To solve the problems - Circuit #2

To solve the above "problems", i introduced a PNP discharging transistor to the circuit and a potentiometer to provide a constant base stand-by voltage to the first transistor:

This circuit is a little bit more complicated. Lets see how it works. And first of all, what this R2 potentiometer does. This small potentiometer is connected as a voltage divider, the output of which is driven (through a diode) to the base of the transistor. By adjusting this potentiometer, you actually change the bias of the transistor, or should i say the stand-by voltage of the base (and of course the capacitor that is connected). The fact that the potentiometer is small (500+100 (R1) max resistance) means that the RC time constant is very small. The maximum time that the capacitor will take to be charged at the stand-by voltage, is theoretically R x C = 600 x 470 x 10-6 = 0.282 seconds = 282 mSec, a quoter of a second. The usual value of the potentiometer will be somewhere in the middle, so the usual RC time constant will be about 165 mSec. So, when you power the circuit, the capacitor will be charged to this voltage within a sixth of a second.
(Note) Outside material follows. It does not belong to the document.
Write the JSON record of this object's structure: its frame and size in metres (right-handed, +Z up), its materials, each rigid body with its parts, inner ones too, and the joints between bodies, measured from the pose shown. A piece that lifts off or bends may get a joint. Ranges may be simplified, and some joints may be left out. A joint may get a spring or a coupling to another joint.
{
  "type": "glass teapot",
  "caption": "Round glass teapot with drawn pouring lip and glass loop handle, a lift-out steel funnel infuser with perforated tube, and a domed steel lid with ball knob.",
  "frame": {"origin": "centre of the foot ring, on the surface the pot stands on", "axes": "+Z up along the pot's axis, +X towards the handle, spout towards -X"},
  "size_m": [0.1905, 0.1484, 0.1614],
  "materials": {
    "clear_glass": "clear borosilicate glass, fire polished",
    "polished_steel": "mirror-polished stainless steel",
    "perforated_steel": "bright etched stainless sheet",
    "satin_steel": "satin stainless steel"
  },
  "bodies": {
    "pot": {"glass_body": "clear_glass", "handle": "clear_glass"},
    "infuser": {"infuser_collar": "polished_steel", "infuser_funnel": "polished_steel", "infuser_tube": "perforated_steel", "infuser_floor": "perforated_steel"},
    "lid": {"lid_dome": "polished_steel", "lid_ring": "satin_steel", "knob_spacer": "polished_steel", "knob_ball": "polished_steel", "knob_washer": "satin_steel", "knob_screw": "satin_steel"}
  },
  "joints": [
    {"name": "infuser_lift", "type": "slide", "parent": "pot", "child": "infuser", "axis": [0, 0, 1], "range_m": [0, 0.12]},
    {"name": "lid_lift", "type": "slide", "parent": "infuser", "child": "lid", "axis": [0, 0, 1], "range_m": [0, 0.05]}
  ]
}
The second circuit on a breadboard for test

Now suppose that you press the button. The 12 volts will be delivered to the capacitor through R3-D2, and it will keep on charging with a new time constant, that is R3 x C. But if you notice now, there is no discharging resistor, at least not as long as the button is pressed. Actually, the discharging resistor is the R4, but as long as a positive voltage is supplied to the PNP Q2 transistor, this resistor takes absolutely no part in the circuit. So, the charging of the capacitor (and the LED fade-in) depends only on the capacitor and R3.

Now, suppose that you release the button. The Q2 gets no more positive voltage on its base and is pulled down through the R5. R4 now acts as discharging resistor. The capacitor will be discharged through R4 and Q2. So, the discharging cycle depend only on the capacitor (of course) and R4.
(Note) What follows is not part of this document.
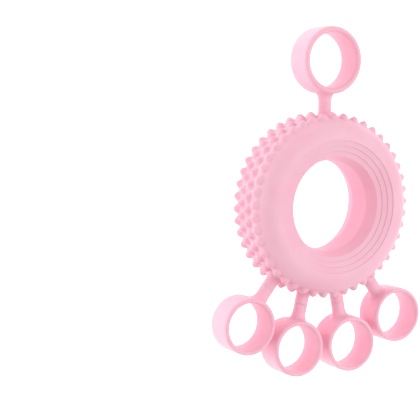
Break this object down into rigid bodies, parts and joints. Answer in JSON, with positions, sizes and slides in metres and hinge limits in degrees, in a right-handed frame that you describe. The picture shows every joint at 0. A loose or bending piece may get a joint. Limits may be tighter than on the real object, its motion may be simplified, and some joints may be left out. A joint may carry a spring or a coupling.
{
  "type": "finger exerciser",
  "caption": "Soft silicone hand grip ring with a nubbed outer band and stretchy finger loops on short necks: a thumb loop opposite a fan of loops for the fingers.",
  "frame": {"origin": "centre of the ring's hole, midway through its thickness", "axes": "+Z along the hole's axis out of the front face, +Y towards the thumb loop, +X completing the right-handed set"},
  "size_m": [0.0984, 0.1471, 0.026],
  "materials": {
    "ring": "matt moulded silicone, slightly translucent pink",
    "nubs": "matt moulded silicone, slightly translucent pink",
    "neck": "matt moulded silicone, slightly translucent pink",
    "loop": "satin moulded silicone, slightly translucent pink"
  },
  "bodies": {
    "grip": {"grip_finger_side": "ring", "nubs_finger_side": "nubs", "grip_left_side": "ring", "nubs_left_side": "nubs", "grip_right_side": "ring", "nubs_right_side": "nubs", "index_root": "neck", "middle_root": "neck", "ring_finger_root": "neck", "little_root": "neck"},
    "grip_thumb_side": {"grip_thumb_side": "ring", "nubs_thumb_side": "nubs", "thumb_root": "neck"},
    "thumb_neck": {"thumb_neck": "neck"},
    "thumb_loop": {"thumb_loop": "loop"},
    "index_neck": {"index_neck": "neck"},
    "index_loop": {"index_loop": "loop"},
    "middle_neck": {"middle_neck": "neck"},
    "middle_loop": {"middle_loop": "loop"},
    "ring_finger_neck": {"ring_finger_neck": "neck"},
    "ring_finger_loop": {"ring_finger_loop": "loop"},
    "little_neck": {"little_neck": "neck"},
    "little_loop": {"little_loop": "loop"}
  },
  "joints": [
    {"name": "ring_squeeze", "type": "slide", "parent": "grip", "child": "grip_thumb_side", "axis": [0, -1, 0], "range_m": [0, 0.012], "stiffness_N_per_m": 9000, "deforming": ["grip_left_side", "grip_right_side", "nubs_left_side", "nubs_right_side"]},
    {"name": "thumb_bend", "type": "hinge", "parent": "grip_thumb_side", "child": "thumb_neck", "pos_m": [0, 0.041, 0], "axis": [1, 0, 0], "range_deg": [-40, 40], "stiffness_Nm_per_rad": 0.05, "deforming": ["thumb_neck"]},
    {"name": "thumb_stretch", "type": "slide", "parent": "thumb_neck", "child": "thumb_loop", "axis": [0, 1, 0], "range_m": [0, 0.02], "stiffness_N_per_m": 1200, "deforming": ["thumb_neck"]},
    {"name": "index_bend", "type": "hinge", "parent": "grip", "child": "index_neck", "pos_m": [-0.02509, -0.03306, 0], "axis": [-0.7965, 0.6046, 0], "range_deg": [-25, 25], "stiffness_Nm_per_rad": 0.05, "deforming": ["index_neck"]},
    {"name": "index_stretch", "type": "slide", "parent": "index_neck", "child": "index_loop", "axis": [-0.6046, -0.7965, 0], "range_m": [0, 0.02], "stiffness_N_per_m": 1200, "deforming": ["index_neck"]},
    {"name": "middle_bend", "type": "hinge", "parent": "grip", "child": "middle_neck", "pos_m": [-0.00891, -0.04053, 0], "axis": [-0.9767, 0.2147, 0], "range_deg": [-25, 25], "stiffness_Nm_per_rad": 0.05, "deforming": ["middle_neck"]},
    {"name": "middle_stretch", "type": "slide", "parent": "middle_neck", "child": "middle_loop", "axis": [-0.2147, -0.9767, 0], "range_m": [0, 0.02], "stiffness_N_per_m": 1200, "deforming": ["middle_neck"]},
    {"name": "ring_finger_bend", "type": "hinge", "parent": "grip", "child": "ring_finger_neck", "pos_m": [0.00891, -0.04053, 0], "axis": [-0.9767, -0.2147, 0], "range_deg": [-25, 25], "stiffness_Nm_per_rad": 0.05, "deforming": ["ring_finger_neck"]},
    {"name": "ring_finger_stretch", "type": "slide", "parent": "ring_finger_neck", "child": "ring_finger_loop", "axis": [0.2147, -0.9767, 0], "range_m": [0, 0.02], "stiffness_N_per_m": 1200, "deforming": ["ring_finger_neck"]},
    {"name": "little_bend", "type": "hinge", "parent": "grip", "child": "little_neck", "pos_m": [0.02509, -0.03306, 0], "axis": [-0.7965, -0.6046, 0], "range_deg": [-25, 25], "stiffness_Nm_per_rad": 0.05, "deforming": ["little_neck"]},
    {"name": "little_stretch", "type": "slide", "parent": "little_neck", "child": "little_loop", "axis": [0.6046, -0.7965, 0], "range_m": [0, 0.02], "stiffness_N_per_m": 1200, "deforming": ["little_neck"]}
  ]
}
What have we achieved so far:

First of all, the charging and discharging times are independent. You can adjust different fade-in and fade-out time by simply changing the R3 or R4 value. One limitation: Try to keep R3 as low as possible, maximum 1.8K. This way you will ensure that enough current will flow through the LEDs. If you need to further increase the fade-in time, you can increase the capacitor as well. So, the setup of the circuit is a piece of cake.

Most important though is what the potentiometer does. Suppose that the capacitor is fully discharged and you give power to the circuit (the pushbutton is already closed). The fade-in cycle of the LEDs, REGARDLESS the R3-C time constant, will start within less than 125 mSec, because the capacitor will be charged through the potentiometer up to the stand-by voltage! No more delay.
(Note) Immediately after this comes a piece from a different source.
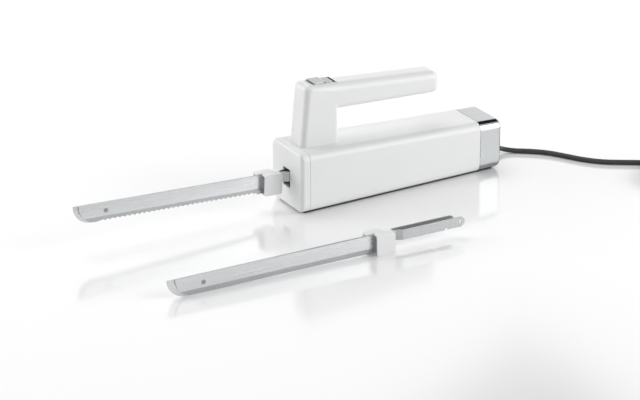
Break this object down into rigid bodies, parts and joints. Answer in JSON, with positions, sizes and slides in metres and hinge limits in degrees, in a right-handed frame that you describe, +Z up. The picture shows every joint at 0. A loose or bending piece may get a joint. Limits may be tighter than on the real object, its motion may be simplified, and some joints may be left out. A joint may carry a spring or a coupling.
{
  "type": "electric carving knife",
  "caption": "Electric carving knife with a loop handle, a twin serrated blade pair in its front slot, a spare plain pair in front of it and a coiled mains lead",
  "frame": {"origin": "middle of the underside of the foot plate, on the rest plane", "axes": "+X from the blades to the lead, +Z up, the spare pair stands on the -Y side"},
  "size_m": [0.7559, 0.2293, 0.1369],
  "materials": {
    "housing": "satin moulded ABS",
    "dark_plastic": "matt moulded",
    "nylon": "natural nylon",
    "polished": "bright plated",
    "blade": "ground and polished",
    "steel": "plain steel",
    "cast": "die cast",
    "brass": "turned",
    "copper": "enamelled copper",
    "lead_cover": "smooth PVC cover"
  },
  "bodies": {
    "housing": {"main_sleeve": "housing", "front_cap": "housing", "slot_liner": "dark_plastic", "rear_cap": "polished", "foot_plate": "dark_plastic", "foot_screws": "steel", "handle_near_shell": "housing", "handle_far_shell": "housing", "handle_screws": "steel", "switch_frame": "polished", "power_spring": "steel", "microswitch": "dark_plastic", "switch_bracket": "nylon", "carrier_guide": "nylon", "latch_spring": "steel", "gear_frame": "cast", "gear_frame_screws": "steel", "wheel_axle": "steel", "front_bearing": "brass", "rear_bearing": "brass", "field_frame": "steel", "field_coils": "copper", "motor_cradle": "nylon", "rear_bracket": "nylon", "brush_holders": "brass", "carbon_brushes": "dark_plastic", "interference_filter": "nylon", "terminal_block": "nylon", "internal_leads": "lead_cover", "cord_clamp": "nylon", "clamp_screws": "steel", "strain_relief": "lead_cover", "cord_free": "lead_cover", "cord_coil": "lead_cover", "mains_plug": "lead_cover", "plug_pins": "polished"},
    "near_blade_set": {"near_blade": "blade", "near_collar": "housing", "blade_rivet": "polished"},
    "far_blade_set": {"far_blade": "blade", "far_collar": "housing"},
    "near_carrier": {"near_carrier": "nylon"},
    "far_carrier": {"far_carrier": "nylon"},
    "drive_wheel": {"worm_wheel": "nylon", "wheel_eccentrics": "nylon"},
    "rotor": {"motor_shaft": "steel", "worm": "brass", "cooling_fan": "nylon", "armature": "steel", "armature_windings": "copper", "commutator": "copper"},
    "power_button": {"power_button": "polished"},
    "lock_slider": {"lock_slider": "polished"},
    "release_button": {"release_button": "polished", "release_spring": "steel"},
    "spare_near_set": {"spare_near_blade": "blade", "spare_near_collar": "housing", "spare_rivet": "polished"},
    "spare_far_set": {"spare_far_blade": "blade", "spare_far_collar": "housing"}
  },
  "joints": [
    {"name": "near_stroke", "type": "slide", "parent": "housing", "child": "near_carrier", "axis": [0.999, 0, -0.0456], "range_m": [-0.00665, 0.00135]},
    {"name": "far_stroke", "type": "slide", "parent": "housing", "child": "far_carrier", "axis": [0.999, 0, -0.0456], "range_m": [-0.00135, 0.00665]},
    {"name": "near_pull", "type": "slide", "parent": "near_carrier", "child": "near_blade_set", "axis": [0.999, 0, -0.0456], "range_m": [-0.08, 0]},
    {"name": "far_pull", "type": "slide", "parent": "far_carrier", "child": "far_blade_set", "axis": [0.999, 0, -0.0456], "range_m": [-0.08, 0]},
    {"name": "rotor_spin", "type": "hinge", "parent": "housing", "child": "rotor", "pos_m": [-0.03744, 0, 0.04117], "axis": [0.999, 0, -0.0456], "continuous": true},
    {"name": "wheel_spin", "type": "hinge", "parent": "housing", "child": "drive_wheel", "pos_m": [-0.03814, 0, 0.02599], "axis": [0, 1, 0], "continuous": true},
    {"name": "power_press", "type": "slide", "parent": "housing", "child": "power_button", "axis": [-0.0755, 0, -0.9971], "range_m": [0, 0.002], "stiffness_N_per_m": 500, "springref_m": -0.002, "deforming": ["power_spring"]},
    {"name": "lock_slide", "type": "slide", "parent": "housing", "child": "lock_slider", "axis": [0.9971, 0, -0.0755], "range_m": [0, 0.003]},
    {"name": "release_press", "type": "slide", "parent": "housing", "child": "release_button", "axis": [0, -1, 0], "range_m": [0, 0.0025], "stiffness_N_per_m": 500, "springref_m": -0.002},
    {"name": "spare_lift", "type": "slide", "parent": "housing", "child": "spare_near_set", "axis": [0, 0, 1], "range_m": [0, 0.1]},
    {"name": "spare_slide", "type": "slide", "parent": "spare_near_set", "child": "spare_far_set", "axis": [0.9994, -0.0349, 0.0074], "range_m": [0, 0.016]}
  ],
  "couplings": [
    {"joint": "far_stroke", "follows": "near_stroke", "ratio": -1},
    {"joint": "far_pull", "follows": "near_pull", "ratio": 1},
    {"joint": "wheel_spin", "follows": "rotor_spin", "ratio": -0.14286}
  ]
}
To adjust the potentiometer, you power the circuit WITH the pushbutton OPEN. Then, you adjust the potentiometer so that the LEDs are barely off. That is the idea. This is the stand-by voltage. You can of course do something more artistic: You can adjust the potentiometer so that the LEDs are very dim but NOT off. So, when you power the circuit, the LEDs will be very dim, when you press the button the LED will fade in to maximum brightness, and when you release it they will fade out to the dimmed level they were.

Bill Of Materials
 Resistors R1 Resistor 100 Ohm 1/4 Watt 5% Carbon Film R2 Potentiometer 500 Ohm Linear Rotary 1/2W R3 Resistor 1.5 KOhm 1/4 Watt 5% Carbon Film R4 Resistor 4.7 KOhm 1/4 Watt 5% Carbon Film R5 Resistor 220 KOhm 1/4 Watt 5% Carbon Film R6 Resistor 330 Ohm 1/4 Watt 5% Carbon Film R7 Resistor 47 Ohm 1/4 Watt 5% Carbon Film Capacitors C1 Electrolytic Capacitor 1000 uF 25 Volts Transistors Q1 BC548 Switching and Applications NPN Epitaxial Transistor Q2 BC327 Switching and Amplifier Applications PNP Epitaxial Silicon Transistor Semiconductors D1-2 1N4148 Switching Diode LED1-3 LED 3mm white high brightness

Need more current?

A power transistor driving 36 high brightness LEDs

If you intend to power many LEDs, then you will notice that this BC548 transistor is just not powerful enough to deliver the current you need. So you need to add another amplifying stage with a power transistor. For example, you can use the BD243 like i did. Here is a schematic how to connect this transistor. This schematic can be applied to both circuits shown above, directly at the emitter of the BC548:

Q1 is the BC548 transistor from the previous circuits. T1 is the BD243 power transistor. The above schematic has 15 LEDs (5 lines of 3 LEDs each), but you can add more lines. The limiting resistors i used are 10 Ohms, but this has to do only with the type of LEDs you will use! This resistor may be completely improper for use with other LEDs. Either calculate the resistor you need if you are sure about the specifications of the LEDs, or use different resistors and measure the current drown from each LED line (which should NOT be more than the nominal current of one LED - usually 25 to 30 mA).